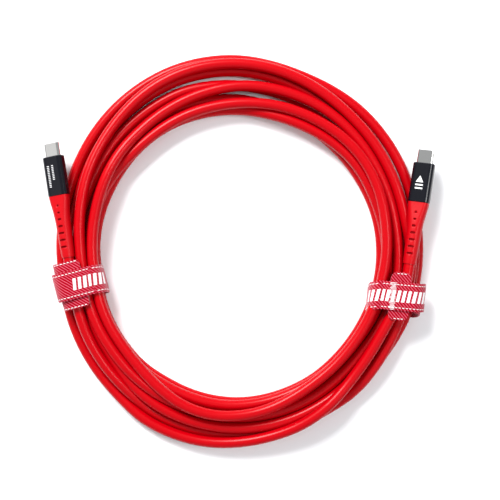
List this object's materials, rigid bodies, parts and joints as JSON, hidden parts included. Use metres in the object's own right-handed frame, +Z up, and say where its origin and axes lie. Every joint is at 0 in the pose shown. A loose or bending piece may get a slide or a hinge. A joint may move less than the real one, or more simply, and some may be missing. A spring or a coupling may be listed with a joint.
{
  "type": "usb-c tethering cable",
  "caption": "Long round USB-C cable wound in a flat coil, with a metal-bodied plug and slotted strain relief at each end and hook-and-loop ties round the bundle.",
  "frame": {"origin": "on the floor, under the centre of the coil, at the bottom centre of the whole part's box", "axes": "+Z up, away from the surface that the coil lies on; +Y the way both plugs point; -X the side of plug A and +X the side of plug B"},
  "size_m": [0.1958, 0.1964, 0.0193],
  "materials": {
    "jacket_red": "satin extruded TPE cable jacket",
    "relief_red": "satin moulded TPE",
    "anodised_black": "fine bead-blasted, black anodised",
    "plug_steel": "nickel-plated, deep-drawn",
    "insert_plastic": "moulded black",
    "contact_gold": "gold-plated",
    "board": "solder-masked laminate",
    "chip": "moulded",
    "can_steel": "tin-plated, folded",
    "wire_jacket": "extruded",
    "ferrule_brass": "crimped",
    "braid": "tinned copper braid",
    "inner_plastic": "natural, moulded",
    "strap_red": "woven loop tape, fuzzy",
    "strap_hooks": "hook tape",
    "mark_white": "printed ink"
  },
  "bodies": {
    "root": {"cable_coil": "jacket_red", "cable_lead_a": "jacket_red", "cable_lead_b": "jacket_red", "tie_band_a": "strap_red", "tie_head_a": "strap_red", "tie_band_b": "strap_red", "tie_head_b": "strap_red"},
    "plug_a": {"plug_shell_a": "plug_steel", "contact_insert_a": "insert_plastic", "plug_housing_a": "anodised_black", "strain_relief_a": "relief_red", "cable_end_a": "jacket_red", "contacts_upper_a": "contact_gold", "contacts_lower_a": "contact_gold", "side_latch_a": "plug_steel", "ground_springs_a": "plug_steel", "paddle_board_a": "board", "board_chips_a": "chip", "shield_can_a": "can_steel", "wires_a": "wire_jacket", "crimp_ferrule_a": "ferrule_brass", "braid_end_a": "braid", "inner_mould_a": "inner_plastic"},
    "tie_tail_a": {"tie_tail_a": "strap_red", "tie_hook_patch_a": "strap_hooks"},
    "plug_b": {"plug_shell_b": "plug_steel", "contact_insert_b": "insert_plastic", "plug_housing_b": "anodised_black", "strain_relief_b": "relief_red", "cable_end_b": "jacket_red", "contacts_upper_b": "contact_gold", "contacts_lower_b": "contact_gold", "side_latch_b": "plug_steel", "ground_springs_b": "plug_steel", "paddle_board_b": "board", "board_chips_b": "chip", "shield_can_b": "can_steel", "wires_b": "wire_jacket", "crimp_ferrule_b": "ferrule_brass", "braid_end_b": "braid", "inner_mould_b": "inner_plastic"},
    "tie_tail_b": {"tie_tail_b": "strap_red", "tie_hook_patch_b": "strap_hooks"}
  },
  "joints": [
    {"name": "plug_a_bend", "type": "hinge", "parent": "root", "child": "plug_a", "pos_m": [-0.08721, 0.01024, 0.01275], "axis": [0, 0, 1], "range_deg": [0, 30], "stiffness_Nm_per_rad": 0.03, "deforming": ["strain_relief_a", "cable_end_a"]},
    {"name": "plug_b_bend", "type": "hinge", "parent": "root", "child": "plug_b", "pos_m": [0.08621, 0.00684, 0.01275], "axis": [0, 0, -1], "range_deg": [0, 30], "stiffness_Nm_per_rad": 0.03, "deforming": ["strain_relief_b", "cable_end_b"]},
    {"name": "tie_a_peel", "type": "hinge", "parent": "root", "child": "tie_tail_a", "pos_m": [-0.0851, -0.01679, 0.0188], "axis": [-0.2521, 0.9677, 0], "range_deg": [0, 100]},
    {"name": "tie_b_peel", "type": "hinge", "parent": "root", "child": "tie_tail_b", "pos_m": [0.08497, -0.02238, 0.0188], "axis": [-0.0872, -0.9962, 0], "range_deg": [0, 100]}
  ]
}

Set problem.
Gather each line holding the string "frame".

Correct response.
List this object's materials, rigid bodies, parts and joints as JSON, hidden parts included. Use metres in the object's own right-handed frame, +Z up, and say where its origin and axes lie. Every joint is at 0 in the pose shown. A loose or bending piece may get a slide or a hinge. A joint may move less than the real one, or more simply, and some may be missing. A spring or a coupling may be listed with a joint.
  "frame": {"origin": "on the floor, under the centre of the coil, at the bottom centre of the whole part's box", "axes": "+Z up, away from the surface that the coil lies on; +Y the way both plugs point; -X the side of plug A and +X the side of plug B"},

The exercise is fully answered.